Orbital antiferroelectricity and higher dimensional magnetoelectric order in the spin-$1/2$ XX chain extended with three-spin interactions

TL;DR

This paper exactly solves an extended spin-1/2 XX chain with three-spin interactions, revealing a novel phase with spontaneous magnetoelectric order, orbital antiferroelectricity, and higher-dimensional toroidal order due to topological effects.

Contribution

It introduces a new exactly solvable model showing spontaneous magnetoelectric order and orbital antiferroelectricity arising from three-spin interactions in a spin chain.

Findings

Discovery of a phase with spontaneous magnetoelectric order

Identification of circulating chiral spin current loops

Characterization of higher-dimensional toroidal order

Abstract

We study the spin-1/2 XX model extended with three-spin interactions of the XZX+YZY and XZY-YZX types. We solve the model exactly and obtain the ground state phase diagram as a function of the two three-spin coupling strengths. We show that even in absence of external electric and magnetic fields there is a phase which exhibits spontaneous magnetoelectric order when both XZX+YZY and XZY-YZX interactions are present.

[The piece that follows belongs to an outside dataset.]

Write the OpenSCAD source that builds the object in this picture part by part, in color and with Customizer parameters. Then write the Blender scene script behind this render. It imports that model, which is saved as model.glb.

Specifically, in this regime, we show that there exists not only a non-zero magnetization and a scalar chirality but also a vector chiral order. Further, we show the existence of a plaquette vector chirality, or circulating chiral spin current loops, in the plaquettes n, n+1, n+2 with the sense of the current being opposite in adjacent plaquettes. Analogous to charge current loops giving rise to orbital magnetic dipole moments, the circulating spin current loops give rise to orbital electric dipole moments - a novel orbital antiferroelectricity. We characterize this phase by a higher-dimensional scalar and vector toroidal order. Such a novel phase with higher dimensional order arises because of the non-trivial topological connectivity resulting from the presence of both the three-spin interactions. We also study the combined effect of both types of three-spin interactions on the entanglement entropy.